Something that interests her about her poems is that they almost always arise out of places she’s lived, such as Florida, Seattle, Boston and the Great Lakes Basin.

These places are important to her connection with land, environment and nature.

“I rarely write poems about places I haven’t lived,” Swan said.

One of the most important places she writes about is Michigan where she grew up.

“It would have been impossible not to include it,” Swan said.

For example, in “Grace,” she writes about a Michigan winter.

Midwinter, mid-Michigan

who doesn’t love a cardinal,

something red and quick and loud?

The book also includes the poem “Detroit,” named after the city where she was born.

And I was dragging

decades of concrete

behind me without even realizing—

Drop them then

Tear them up and plant

vegetables in a parking lot

The book’s title originates from the poem “Here.” The poem came about from her feeling that something was missing from the book and wanting to write about the joy in her immediate life.

Here, it is the custom to leave the windows open, uncovered.

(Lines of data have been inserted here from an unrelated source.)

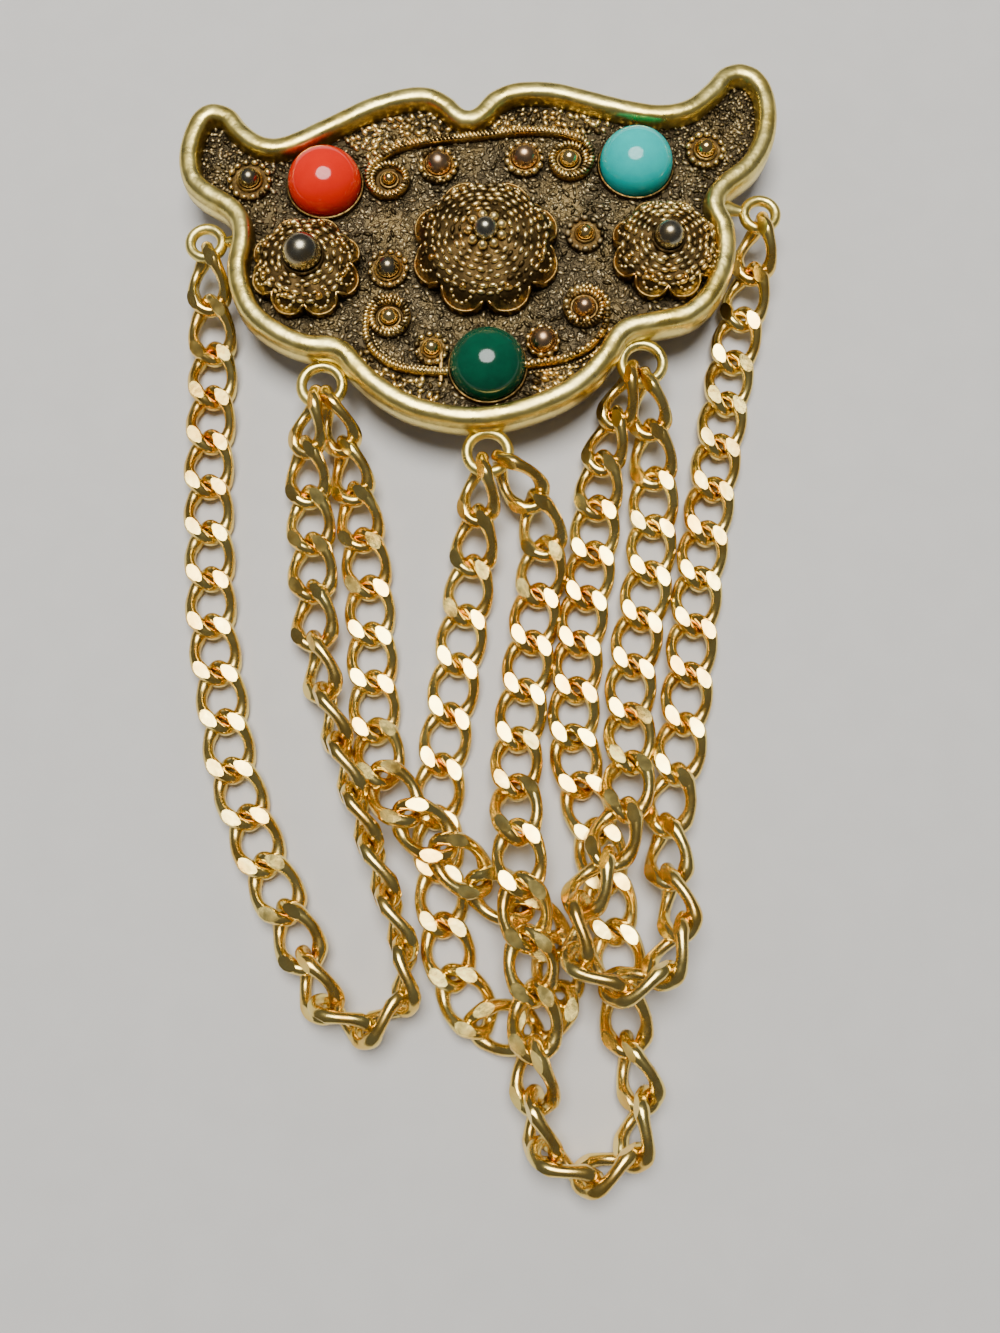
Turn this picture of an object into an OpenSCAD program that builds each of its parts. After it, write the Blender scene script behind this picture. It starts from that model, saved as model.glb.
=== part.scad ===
/* [Plaque] */
// Height of the plaque's back above the surface that the brooch lies on
back_z = 3.2; // [3:0.1:4]
// Thickness of the cast plate under the relief
plate_t = 1.4; // [1:0.1:1.8]
// Width of the rounded rim
rim_w = 1.8; // [1.6:0.1:2]
// Height of the rim from the plaque's back to its crest
rim_h = 3; // [2.6:0.1:3.4]

/* [Stones] */
// Diameter of each round cabochon
stone_d = 7; // [6.4:0.1:7]
// Height of a cabochon from its flat back to its crown
stone_h = 3.4; // [2.6:0.1:3.8]
// Wall of the bezel cup round a cabochon
bezel_wall = 0.45; // [0.35:0.05:0.6]
// Height of the bezel cup above the field
bezel_h = 1.3; // [1:0.1:1.6]

/* [Domes] */
// Radius of the middle dome over its petals
dome_mid_r = 6.8; // [6.4:0.1:7]
// Radius of each side dome over its petals
dome_side_r = 5.2; // [4.8:0.1:5.4]
// Height of the middle dome above the field, without its ball
dome_mid_h = 3.2; // [2.8:0.1:3.6]
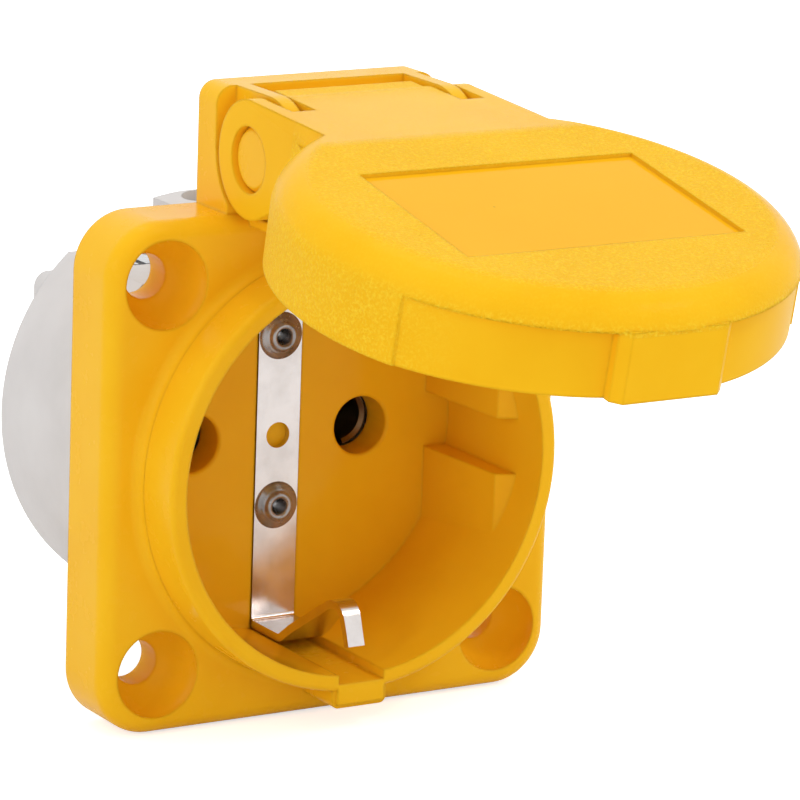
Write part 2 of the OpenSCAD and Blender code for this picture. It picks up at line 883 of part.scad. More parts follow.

The ingenious mesh makes a fine canopy.

The fine canopy she talks about comes from her love of leaves and gratitude for living in a place with many mature trees.

She said her decision to go to MSU was largely influenced by her love of the campus and the surrounding nature.

“Even at 18 I was aware that my mental well-being is going to be better served by being on this campus with all these incredible trees,” Swan said.

Those trees form the canopy that made its way into the book.

Each poem is as unique as nature itself, and the form of the poems evolves out of working with images and sounds.

“I think in terms of individual poems,” Swan said. “For me, each individual poem is kind of its own event.”

According to Swan, she likes to engage all the reader’s senses easily and immediately with words.

“I am biased towards words as opposed to pictures,” Swan said.

She’s particularly fond of  “Back Country” because it explores motherhood.

just as she began to leave me, a leaving

that feels like a light storm, brilliant white light that

makes me close my eyes when they should be open

According to Swan, motherhood helped her connect with wildness as a human being on Earth.

“One of my great loves is—noticing something interesting in nature and then finding words about it and putting them on the page,” Swan said. “It endlessly engages me.”